■ Set exercise: Quote exactly the lines from the line containing "Continue the OpenSCAD" to the line containing "return np.stack([x, y, z], -1)", both lines included, please, and nothing more.

Entries with model source code:
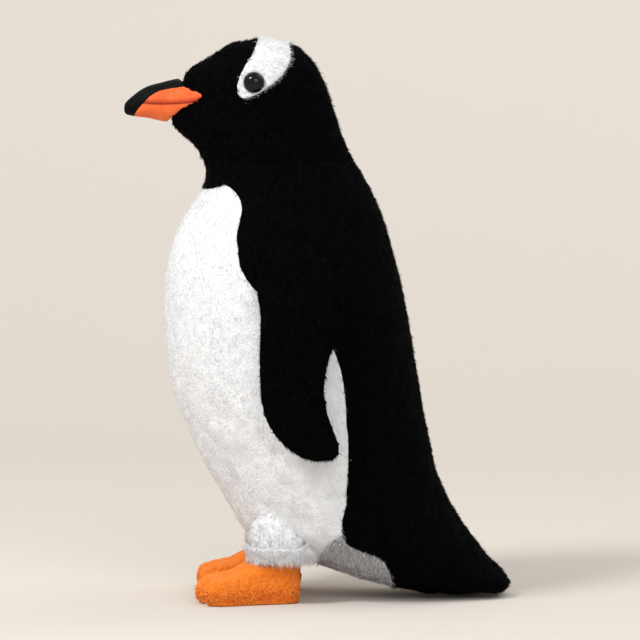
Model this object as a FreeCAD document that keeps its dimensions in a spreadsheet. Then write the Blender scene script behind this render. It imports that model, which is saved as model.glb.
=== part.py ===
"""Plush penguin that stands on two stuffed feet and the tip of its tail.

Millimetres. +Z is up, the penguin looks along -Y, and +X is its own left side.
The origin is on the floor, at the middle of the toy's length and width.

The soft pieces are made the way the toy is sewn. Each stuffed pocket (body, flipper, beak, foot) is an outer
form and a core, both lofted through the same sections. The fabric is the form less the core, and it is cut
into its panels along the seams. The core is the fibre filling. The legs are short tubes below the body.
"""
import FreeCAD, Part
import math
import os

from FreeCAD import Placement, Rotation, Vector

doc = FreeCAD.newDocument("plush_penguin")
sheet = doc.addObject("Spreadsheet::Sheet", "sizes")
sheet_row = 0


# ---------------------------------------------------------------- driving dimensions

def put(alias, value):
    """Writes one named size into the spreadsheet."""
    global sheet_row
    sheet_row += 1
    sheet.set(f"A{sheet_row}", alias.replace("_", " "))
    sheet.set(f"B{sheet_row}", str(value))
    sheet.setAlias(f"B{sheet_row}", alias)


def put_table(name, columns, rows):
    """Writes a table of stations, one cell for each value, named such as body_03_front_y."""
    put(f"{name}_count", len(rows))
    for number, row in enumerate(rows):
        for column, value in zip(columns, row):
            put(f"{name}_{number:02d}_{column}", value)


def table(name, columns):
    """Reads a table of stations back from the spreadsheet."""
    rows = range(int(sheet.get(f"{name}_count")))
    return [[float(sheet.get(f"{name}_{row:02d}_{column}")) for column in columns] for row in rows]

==

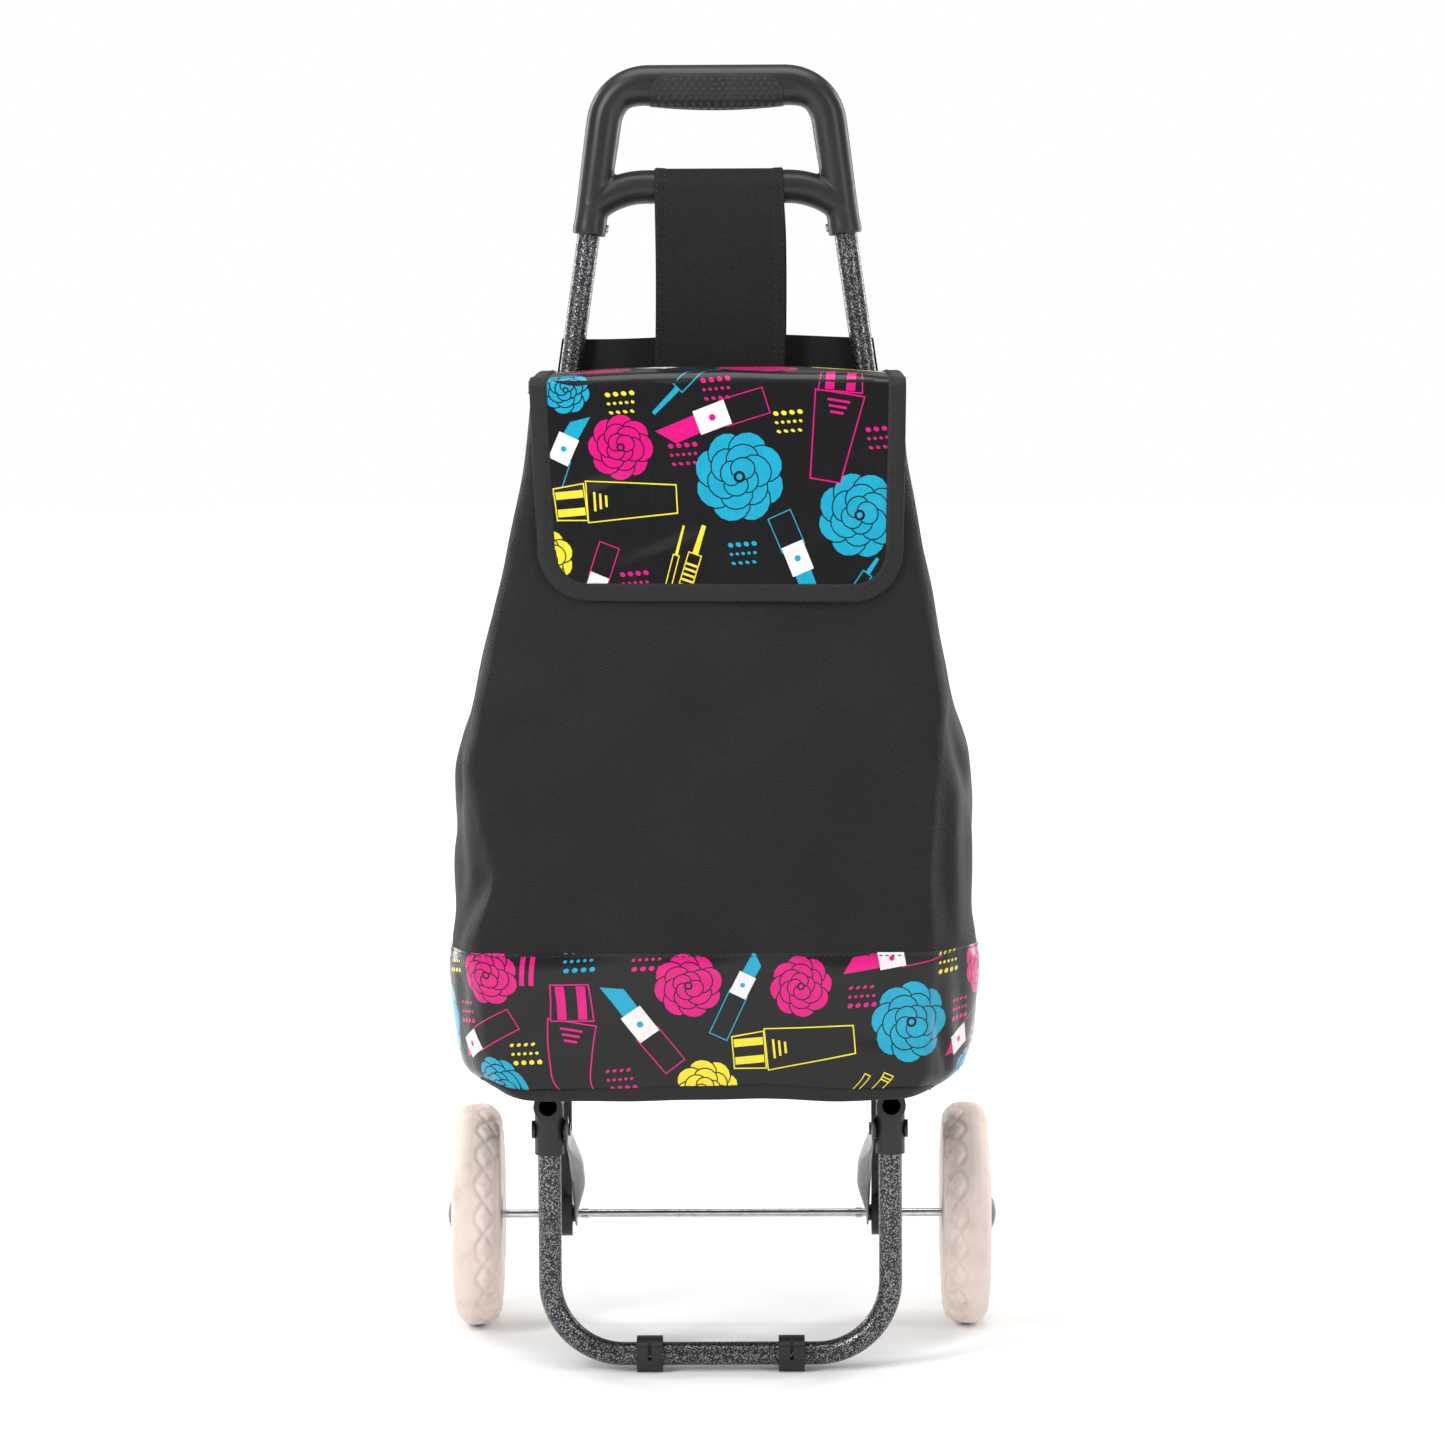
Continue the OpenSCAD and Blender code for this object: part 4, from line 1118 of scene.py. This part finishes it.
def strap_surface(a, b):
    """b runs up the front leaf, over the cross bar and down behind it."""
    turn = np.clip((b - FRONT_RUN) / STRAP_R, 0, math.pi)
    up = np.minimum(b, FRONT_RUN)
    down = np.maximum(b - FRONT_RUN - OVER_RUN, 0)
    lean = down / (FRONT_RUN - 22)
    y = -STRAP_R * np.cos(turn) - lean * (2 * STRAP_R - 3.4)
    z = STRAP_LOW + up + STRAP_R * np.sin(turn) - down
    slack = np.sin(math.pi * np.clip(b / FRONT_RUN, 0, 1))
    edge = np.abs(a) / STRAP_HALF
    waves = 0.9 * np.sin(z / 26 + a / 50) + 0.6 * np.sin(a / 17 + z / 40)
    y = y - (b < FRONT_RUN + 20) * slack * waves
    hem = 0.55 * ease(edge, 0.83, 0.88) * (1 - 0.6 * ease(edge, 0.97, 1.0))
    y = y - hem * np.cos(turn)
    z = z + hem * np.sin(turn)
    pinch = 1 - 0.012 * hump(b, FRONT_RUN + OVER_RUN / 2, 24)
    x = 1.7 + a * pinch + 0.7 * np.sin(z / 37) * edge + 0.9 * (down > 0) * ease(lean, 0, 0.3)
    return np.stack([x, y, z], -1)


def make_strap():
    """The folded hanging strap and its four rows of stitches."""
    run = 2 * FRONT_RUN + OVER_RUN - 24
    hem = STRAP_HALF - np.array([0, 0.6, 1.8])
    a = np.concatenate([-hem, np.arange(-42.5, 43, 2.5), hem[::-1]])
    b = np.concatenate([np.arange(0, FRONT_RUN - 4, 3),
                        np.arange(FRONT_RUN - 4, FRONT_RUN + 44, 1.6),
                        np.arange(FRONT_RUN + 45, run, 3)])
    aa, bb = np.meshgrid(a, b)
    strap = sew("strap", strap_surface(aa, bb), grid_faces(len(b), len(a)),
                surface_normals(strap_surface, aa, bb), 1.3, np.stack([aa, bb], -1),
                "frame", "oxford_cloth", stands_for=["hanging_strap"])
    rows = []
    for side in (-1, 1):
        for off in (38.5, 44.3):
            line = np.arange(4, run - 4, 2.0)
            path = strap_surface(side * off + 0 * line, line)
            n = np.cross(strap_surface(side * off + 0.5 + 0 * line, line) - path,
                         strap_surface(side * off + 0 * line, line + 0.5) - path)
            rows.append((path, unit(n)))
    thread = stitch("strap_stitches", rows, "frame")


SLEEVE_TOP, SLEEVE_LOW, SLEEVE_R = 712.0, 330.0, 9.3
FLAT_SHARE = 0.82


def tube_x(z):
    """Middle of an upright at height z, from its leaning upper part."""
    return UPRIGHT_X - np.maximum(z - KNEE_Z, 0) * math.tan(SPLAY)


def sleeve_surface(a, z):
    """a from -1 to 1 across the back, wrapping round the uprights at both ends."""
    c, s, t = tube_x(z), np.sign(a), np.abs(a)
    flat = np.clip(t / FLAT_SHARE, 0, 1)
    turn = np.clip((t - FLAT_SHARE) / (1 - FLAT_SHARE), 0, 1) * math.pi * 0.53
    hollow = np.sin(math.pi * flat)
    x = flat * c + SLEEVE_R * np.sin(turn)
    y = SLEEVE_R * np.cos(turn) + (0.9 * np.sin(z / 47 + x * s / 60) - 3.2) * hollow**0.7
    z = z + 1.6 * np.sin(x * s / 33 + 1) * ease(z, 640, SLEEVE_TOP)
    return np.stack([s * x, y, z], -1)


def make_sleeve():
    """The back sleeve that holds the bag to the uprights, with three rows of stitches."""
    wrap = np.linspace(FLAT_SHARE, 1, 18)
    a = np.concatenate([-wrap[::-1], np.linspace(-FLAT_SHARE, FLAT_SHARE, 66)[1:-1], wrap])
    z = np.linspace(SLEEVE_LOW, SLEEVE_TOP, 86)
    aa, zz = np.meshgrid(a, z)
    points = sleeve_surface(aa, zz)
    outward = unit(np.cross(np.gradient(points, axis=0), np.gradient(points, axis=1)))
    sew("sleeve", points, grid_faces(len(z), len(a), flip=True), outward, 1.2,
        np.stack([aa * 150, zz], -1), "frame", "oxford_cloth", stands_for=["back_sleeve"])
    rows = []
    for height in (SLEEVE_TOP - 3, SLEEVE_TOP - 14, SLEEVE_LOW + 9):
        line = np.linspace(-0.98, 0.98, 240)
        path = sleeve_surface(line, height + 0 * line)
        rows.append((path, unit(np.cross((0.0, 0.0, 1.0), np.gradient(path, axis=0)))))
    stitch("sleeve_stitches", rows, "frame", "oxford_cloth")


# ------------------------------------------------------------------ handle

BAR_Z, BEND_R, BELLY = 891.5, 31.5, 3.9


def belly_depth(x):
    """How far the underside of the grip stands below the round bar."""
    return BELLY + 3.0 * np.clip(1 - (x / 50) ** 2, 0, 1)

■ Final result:
Continue the OpenSCAD and Blender code for this object: part 4, from line 1118 of scene.py. This part finishes it.
def strap_surface(a, b):
    """b runs up the front leaf, over the cross bar and down behind it."""
    turn = np.clip((b - FRONT_RUN) / STRAP_R, 0, math.pi)
    up = np.minimum(b, FRONT_RUN)
    down = np.maximum(b - FRONT_RUN - OVER_RUN, 0)
    lean = down / (FRONT_RUN - 22)
    y = -STRAP_R * np.cos(turn) - lean * (2 * STRAP_R - 3.4)
    z = STRAP_LOW + up + STRAP_R * np.sin(turn) - down
    slack = np.sin(math.pi * np.clip(b / FRONT_RUN, 0, 1))
    edge = np.abs(a) / STRAP_HALF
    waves = 0.9 * np.sin(z / 26 + a / 50) + 0.6 * np.sin(a / 17 + z / 40)
    y = y - (b < FRONT_RUN + 20) * slack * waves
    hem = 0.55 * ease(edge, 0.83, 0.88) * (1 - 0.6 * ease(edge, 0.97, 1.0))
    y = y - hem * np.cos(turn)
    z = z + hem * np.sin(turn)
    pinch = 1 - 0.012 * hump(b, FRONT_RUN + OVER_RUN / 2, 24)
    x = 1.7 + a * pinch + 0.7 * np.sin(z / 37) * edge + 0.9 * (down > 0) * ease(lean, 0, 0.3)
    return np.stack([x, y, z], -1)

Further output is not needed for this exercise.